**Given task**
Extract, unchanged, every line from the top of the material below through the line with "on the origin.", and no more.

* START Recorded data *

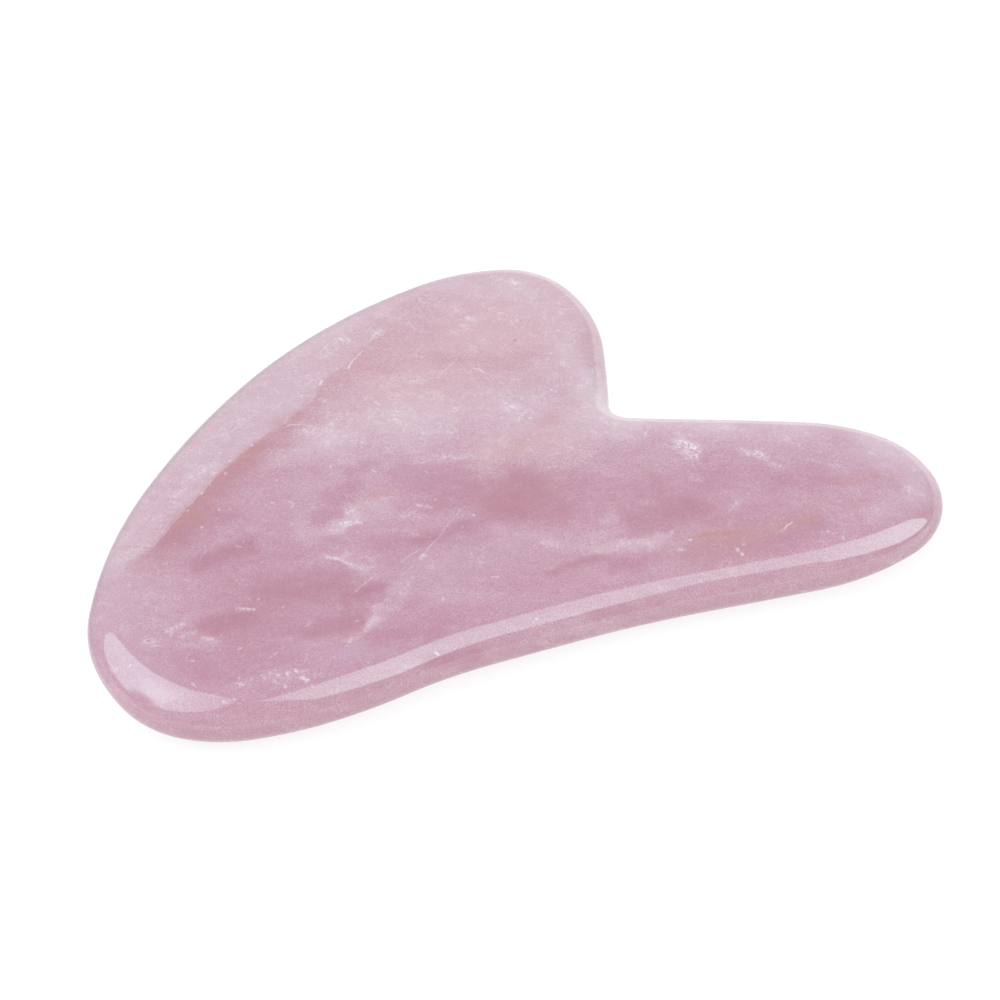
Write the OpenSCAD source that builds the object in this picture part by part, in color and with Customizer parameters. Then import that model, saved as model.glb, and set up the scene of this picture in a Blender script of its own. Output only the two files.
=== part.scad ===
// Heart-shaped gua sha scraper: one flat plate of rose quartz, sawn from the
// rough, ground to its outline and polished all over.
//
// Frame: millimetres, +Z up, the plate lying on its flat underside at Z = 0.
// +X is along the long scraping edge, from the tip (-X) to the small lobe (+X);
// +Y points from the hollow scraping edge to the broad lobe.  The origin is the
// middle of the bounding box, on the underside.
//
// The outline is a closed chain of tangent arcs, set out by thirteen stations.
// Each station has a place (x, y) and a direction of travel in degrees (0 = +X,
// 90 = +Y), going round counter-clockwise from the crown.  Two arcs of equal
// tangent length join each station to the next, so the edge is smooth at every
// station.  The finished outline is then shifted to put its box on the origin.

/* [Plate] */
// Thickness of the stone between its two flat faces
thickness = 7; // [5.5:0.1:8]
// Width of the rounded rim, measured inwards from the outline; always more than half the thickness
rim_width = 4.5; // [4.1:0.1:5.2]
// Radius of the nose of the rim, the part that touches the skin
nose_radius = 2.3; // [1.5:0.1:2.5]

/* [Broad lobe] */
// Crown of the broad lobe, X
crown_x = 4.2; // [3:0.1:5.5]
// Crown of the broad lobe, Y
crown_y = 26.5; // [26:0.1:27.5]
// Direction of the outline at the crown
crown_dir = 188.5; // [186:0.5:191]
// Middle of the long convex side, X
side_x = -17.7; // [-19:0.1:-16.5]
// Middle of the long convex side, Y
side_y = 18.1; // [17.3:0.1:19]
// Direction of the outline at the middle of the long side
side_dir = 213.5; // [211:0.5:216]
// Outer corner of the broad lobe, above the notch, X
corner_x = 19; // [18:0.1:20]
// Outer corner of the broad lobe, above the notch, Y
corner_y = 20; // [19:0.1:21]
// Direction of the outline at that corner
corner_dir = 105.5; // [100:0.5:110]

/* [Tip] */
// Shoulder of the tip, X
shoulder_x = -40.5; // [-41.5:0.1:-39.5]
// Shoulder of the tip, Y
shoulder_y = -6.6; // [-7.6:0.1:-5.6]
// Direction of the outline at the shoulder
shoulder_dir = 245; // [242:0.5:249]
// End of the tip, X
tip_x = -40.9; // [-41.9:0.1:-39.9]
// End of the tip, Y
tip_y = -18.6; // [-19.5:0.1:-17.6]
// Direction of the outline at the end of the tip
tip_dir = 288.5; // [284:0.5:293]
// Foot of the tip, X
foot_x = -30.9; // [-32:0.1:-29.5]
// Foot of the tip, Y
foot_y = -26.2; // [-27:0.1:-25.4]
// Direction of the outline at the foot
foot_dir = 350.5; // [347:0.5:354]

/* [Scraping edge] */
// Start of the hollow edge, X
hollow_x = -15.3; // [-16.5:0.1:-14]
// Start of the hollow edge, Y
hollow_y = -25.8; // [-26.2:0.1:-25.4]
// Direction of the outline where the hollow starts
hollow_dir = 10.5; // [8:0.5:12]
// Deepest part of the hollow, X
deepest_x = 3; // [1:0.1:5]
// Deepest part of the hollow, Y
deepest_y = -24.9; // [-25.3:0.1:-24.2]
// Direction of the outline at the deepest part
deepest_dir = 0; // [-1:0.5:1]

/* [Small lobe] */
// Heel of the small lobe, at the end of the hollow edge, X
heel_x = 25.8; // [24.8:0.1:26.8]
// Heel of the small lobe, Y
heel_y = -26.6; // [-27.2:0.1:-26]
// Direction of the outline at the heel
heel_dir = -5.5; // [-7:0.5:-4]
// End of the small lobe, X
lobe_x = 41.8; // [41:0.1:43]
// End of the small lobe, Y
lobe_y = -17.9; // [-18.6:0.1:-17.2]
// Direction of the outline at the end of the small lobe
lobe_dir = 89; // [85:0.5:93]
// Back of the small lobe, X
back_x = 32.7; // [31.7:0.1:33.7]
// Back of the small lobe, Y
back_y = -6.2; // [-7:0.1:-5.4]
// Direction of the outline at the back of the small lobe
back_dir = 156; // [153:0.5:158]

/* [Notch] */
// Lower lip of the notch between the lobes, X
lower_lip_x = 17.2; // [16.8:0.1:18]
// Lower lip of the notch, Y
lower_lip_y = 0.3; // [-0.2:0.1:0.5]
// Direction of the outline at the lower lip
lower_lip_dir = 157.5; // [155:0.5:160]
// Upper lip of the notch, X
upper_lip_x = 16.3; // [15.9:0.1:16.7]
// Upper lip of the notch, Y
upper_lip_y = 3.7; // [3.5:0.1:4.3]
// Direction of the outline at the upper lip
upper_lip_dir = 70; // [67:0.5:74]

/* [Facets] */
// Flats across each shoulder of the rim
shoulder_flats = 5; // [3:1:6]
// Flats across the nose of the rim
nose_flats = 5; // [4:1:7]
// Largest turn of the outline between two neighbouring sections, degrees
turn_step = 6; // [5:0.5:12]
// Largest distance along the outline between two neighbouring sections
length_step = 2.6; // [2.4:0.1:5]

/* [Hidden] */

rose_quartz = "#D9AFC0";

// How far the blank stands proud of the slab at its hub, on either face.
crowning = 1;
// How far the slab reaches past the outline's box on each side.
slab_margin = 5;
// Turns smaller than this, in degrees, count as straight.
straight_turn = 0.001;

// Stations as [x, y, direction], in order round the outline.
stations = [
    [crown_x,     crown_y,     crown_dir],
    [side_x,      side_y,      side_dir],
    [shoulder_x,  shoulder_y,  shoulder_dir],
    [tip_x,       tip_y,       tip_dir],
    [foot_x,      foot_y,      foot_dir],
    [hollow_x,    hollow_y,    hollow_dir],
    [deepest_x,   deepest_y,   deepest_dir],
    [heel_x,      heel_y,      heel_dir],
    [lobe_x,      lobe_y,      lobe_dir],
    [back_x,      back_y,      back_dir],
    [lower_lip_x, lower_lip_y, lower_lip_dir],
    [upper_lip_x, upper_lip_y, upper_lip_dir],
    [corner_x,    corner_y,    corner_dir]
];

// ---- outline --------------------------------------------------------------

function unit(angle) = [cos(angle), sin(angle)];

// The same angle, brought into -180 to 180.
function wrap(angle) = angle - 360 * floor((angle + 180) / 360);

function place(station) = [station[0], station[1]];

// One arc as [start, direction, turn in degrees, length].
function arc(start, start_dir, end, end_dir) =
    let (turn = wrap(end_dir - start_dir),
         chord = norm(end - start),
         half = turn / 2)
    [start, start_dir, turn,
     abs(turn) < straight_turn ? chord : chord * (half * PI / 180) / sin(half)];

// Length of the two equal tangents that join two stations: the root of
// a * length^2 + b * length + c = 0, which is linear for parallel directions.
function tangent_length(from, to) =
    let (gap = place(to) - place(from),
         from_unit = unit(from[2]),
         to_unit = unit(to[2]),
         a = 2 * (from_unit * to_unit - 1),
         b = -2 * (gap * (from_unit + to_unit)),
         c = gap * gap)
    abs(a) < 1e-9 ? -c / b : (-b - sqrt(b * b - 4 * a * c)) / (2 * a);

// The two tangent arcs between two stations.  They meet half way between the
// ends of the two tangents, heading from one end to the other.
function arc_pair(from, to) =
    let (reach = tangent_length(from, to),
         from_end = place(from) + reach * unit(from[2]),
         to_end = place(to) - reach * unit(to[2]),
         joint = (from_end + to_end) / 2,
         joint_dir = atan2(to_end[1] - from_end[1], to_end[0] - from_end[0]))
    [arc(place(from), from[2], joint, joint_dir),
     arc(joint, joint_dir, place(to), to[2])];

// Section [x, y, direction] on an arc, fraction running from 0 to 1.
function on_arc(arc, fraction) =
    let (turn = arc[2] * fraction,
         chord = abs(arc[2]) < straight_turn
             ? arc[3] * fraction
             : 2 * (arc[3] / (arc[2] * PI / 180)) * sin(turn / 2),
         point = arc[0] + chord * unit(arc[1] + turn / 2))
    [point[0], point[1], arc[1] + turn];

function step_count(arc) = max(1, ceil(abs(arc[2]) / turn_step), ceil(arc[3] / length_step));

arcs = [for (i = [0 : len(stations) - 1])
            each arc_pair(stations[i], stations[(i + 1) % len(stations)])];

// Sections in the stations' coordinates, before the shift to the origin.
unshifted = [for (arc = arcs)
                 for (k = [0 : step_count(arc) - 1])
                     on_arc(arc, k / step_count(arc))];

box_low = [for (axis = [0, 1]) min([for (section = unshifted) section[axis]])];
box_high = [for (axis = [0, 1]) max([for (section = unshifted) section[axis]])];
box_size = box_high - box_low;
box_middle = (box_low + box_high) / 2;

sections = [for (section = unshifted)
                [section[0] - box_middle[0], section[1] - box_middle[1], section[2]]];

// A point that sees the whole outline: over the deepest part of the hollow
// edge, half way up to the level of the notch's upper lip.
hub = [deepest_x, (deepest_y + upper_lip_y) / 2] - box_middle;

// The point set back inwards from the outline at a section.
function set_back(section, inset) =
    [section[0] - inset * sin(section[2]), section[1] + inset * cos(section[2])];

// ---- rim profile ----------------------------------------------------------

// The rim is an oval: a nose arc between two larger shoulder arcs that run
// out tangent to the flat faces.
nose_centre = rim_width - nose_radius; // distance outwards from the edge of the flat face
shoulder_radius = (nose_centre * nose_centre + thickness * thickness / 4
                   - nose_radius * nose_radius) / (thickness - 2 * nose_radius);
// Elevation at which the nose arc hands over to the shoulder arcs.
handover = atan2(shoulder_radius - thickness / 2, nose_centre);

// Profile point [inset, height] where the surface normal has this elevation.
function rim_point(elevation) =
    abs(elevation) <= handover
        ? [nose_radius * (1 - cos(elevation)),
           thickness / 2 + nose_radius * sin(elevation)]
        : [rim_width - shoulder_radius * cos(elevation),
           thickness / 2 + sign(elevation) * (thickness / 2 - shoulder_radius)
               + shoulder_radius * sin(elevation)];

shoulder_step = (90 - handover) / shoulder_flats;
rim_elevations = concat(
    [for (k = [0 : shoulder_flats - 1]) -90 + k * (90 - handover) / shoulder_flats],
    [for (k = [0 : nose_flats]) -handover + k * 2 * handover / nose_flats],
    [for (k = [1 : shoulder_flats]) handover + k * (90 - handover) / shoulder_flats]);

// Rim profile from the edge of the underside round the nose to the edge of
// the top face.
rim = [for (elevation = rim_elevations) rim_point(elevation)];

// ---- solids ---------------------------------------------------------------

// The ground blank: the oval rim carried once round the outline, closed above
// and below by shallow crowns that rise from the edges of the flat faces.
module blank() {
    rim_size = len(rim);
    last = len(sections) - 1;
    lower_hub = len(sections) * rim_size;
    upper_hub = lower_hub + 1;
    // Index of the first rim point of each section; the last entry closes the ring.
    first = [for (i = [0 : last + 1]) (i % len(sections)) * rim_size];

    rim_points = [for (section = sections)
                      for (point = rim)
                          concat(set_back(section, point[0]), [point[1]])];
    hub_points = [concat(hub, [-crowning]), concat(hub, [thickness + crowning])];

    rim_faces = [for (i = [0 : last])
                     for (j = [0 : rim_size - 2])
                         [first[i] + j, first[i] + j + 1, first[i + 1] + j + 1, first[i + 1] + j]];
    lower_crown = [for (i = [0 : last]) [first[i], first[i + 1], lower_hub]];
    upper_crown = [for (i = [0 : last])
                       [first[i + 1] + rim_size - 1, first[i] + rim_size - 1, upper_hub]];

    polyhedron(
        points = concat(rim_points, hub_points),
        faces = concat(rim_faces, lower_crown, upper_crown),
        convexity = 10);
}

// The sawn slab, whose two faces become the plate's flat faces.
module slab() {
    translate([-box_size[0] / 2 - slab_margin, -box_size[1] / 2 - slab_margin, 0])
        cube([box_size[0] + 2 * slab_margin, box_size[1] + 2 * slab_margin, thickness]);
}

module scraper_plate() {
    color(rose_quartz)
        intersection() {
            blank();
            slab();
        }
}

scraper_plate();
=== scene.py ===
# Rose quartz gua sha scraper: a polished stone plate lying flat on a pale studio floor.
# The broad lobe points to +Y, the tip to -X, the small lobe to +X and the hollow scraping
# edge to -Y. The plate's thickness runs up Z. The design is in mm, in the plate's own frame.
import bpy
import math
import numpy as np
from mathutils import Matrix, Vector, noise
from mathutils.geometry import delaunay_2d_cdt


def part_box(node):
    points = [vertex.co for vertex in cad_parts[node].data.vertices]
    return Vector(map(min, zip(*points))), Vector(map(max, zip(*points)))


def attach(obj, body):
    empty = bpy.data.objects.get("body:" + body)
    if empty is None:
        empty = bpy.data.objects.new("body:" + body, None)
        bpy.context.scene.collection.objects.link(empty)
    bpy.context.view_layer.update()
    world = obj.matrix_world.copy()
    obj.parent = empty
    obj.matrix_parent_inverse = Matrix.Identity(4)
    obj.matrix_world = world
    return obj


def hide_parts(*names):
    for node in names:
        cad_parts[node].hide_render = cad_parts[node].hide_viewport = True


noise.seed_set(1)                       # otherwise noise_vector is seeded from the clock
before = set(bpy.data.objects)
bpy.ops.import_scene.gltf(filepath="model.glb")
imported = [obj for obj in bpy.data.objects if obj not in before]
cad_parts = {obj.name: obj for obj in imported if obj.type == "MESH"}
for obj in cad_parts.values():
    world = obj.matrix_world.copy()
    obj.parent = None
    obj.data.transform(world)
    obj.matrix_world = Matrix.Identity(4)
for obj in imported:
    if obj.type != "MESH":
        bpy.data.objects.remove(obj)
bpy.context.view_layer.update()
plate_lo, plate_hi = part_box("scraper_plate")
MM = 0.001
scene = bpy.context.scene

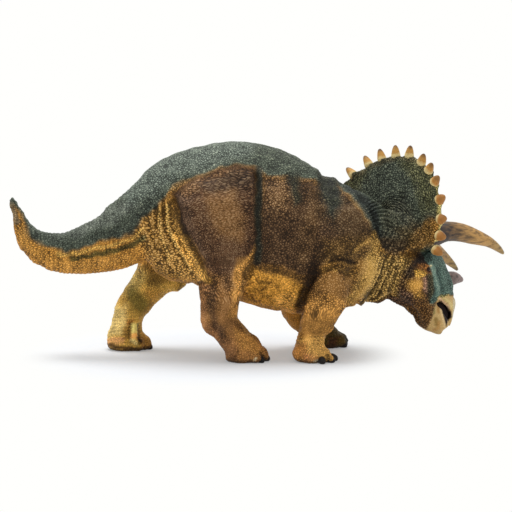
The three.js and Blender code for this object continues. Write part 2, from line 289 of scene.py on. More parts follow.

* END Recorded data *

**Answer for this exercise**
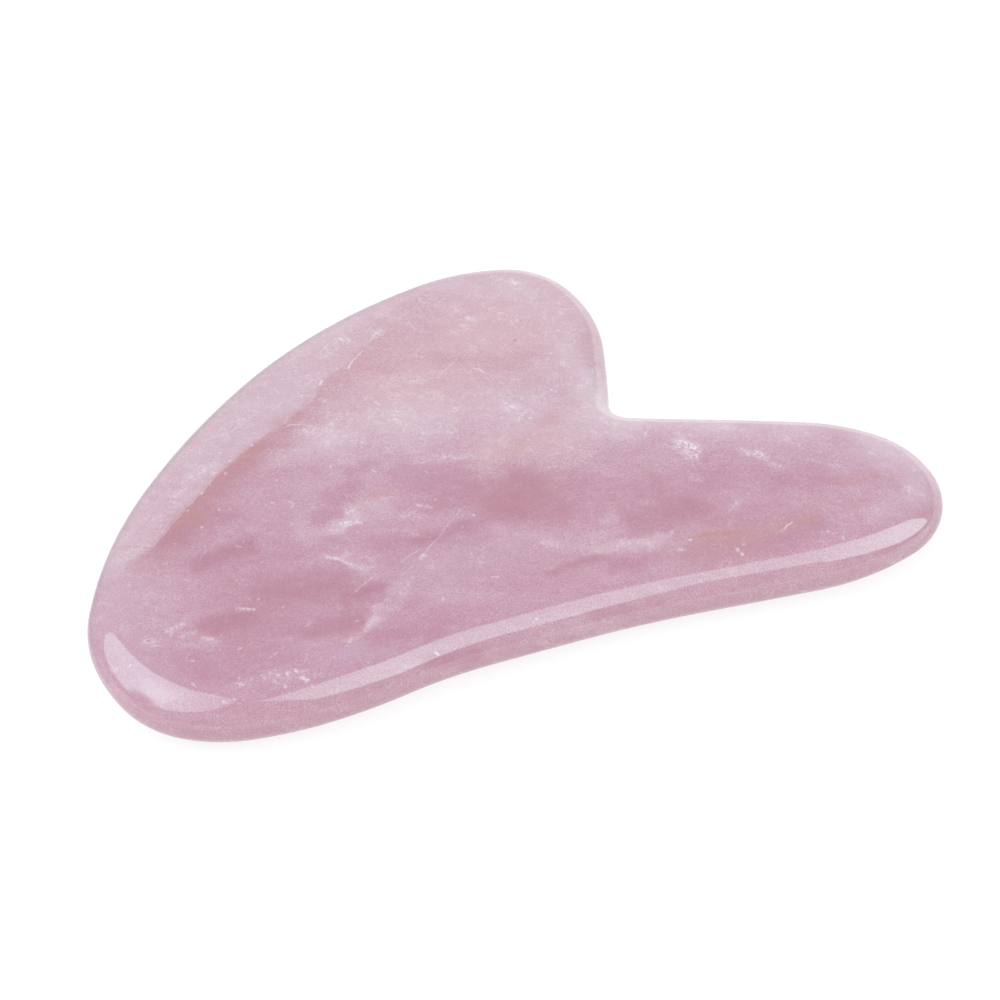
Write the OpenSCAD source that builds the object in this picture part by part, in color and with Customizer parameters. Then import that model, saved as model.glb, and set up the scene of this picture in a Blender script of its own. Output only the two files.
=== part.scad ===
// Heart-shaped gua sha scraper: one flat plate of rose quartz, sawn from the
// rough, ground to its outline and polished all over.
//
// Frame: millimetres, +Z up, the plate lying on its flat underside at Z = 0.
// +X is along the long scraping edge, from the tip (-X) to the small lobe (+X);
// +Y points from the hollow scraping edge to the broad lobe.  The origin is the
// middle of the bounding box, on the underside.
//
// The outline is a closed chain of tangent arcs, set out by thirteen stations.
// Each station has a place (x, y) and a direction of travel in degrees (0 = +X,
// 90 = +Y), going round counter-clockwise from the crown.  Two arcs of equal
// tangent length join each station to the next, so the edge is smooth at every
// station.  The finished outline is then shifted to put its box on the origin.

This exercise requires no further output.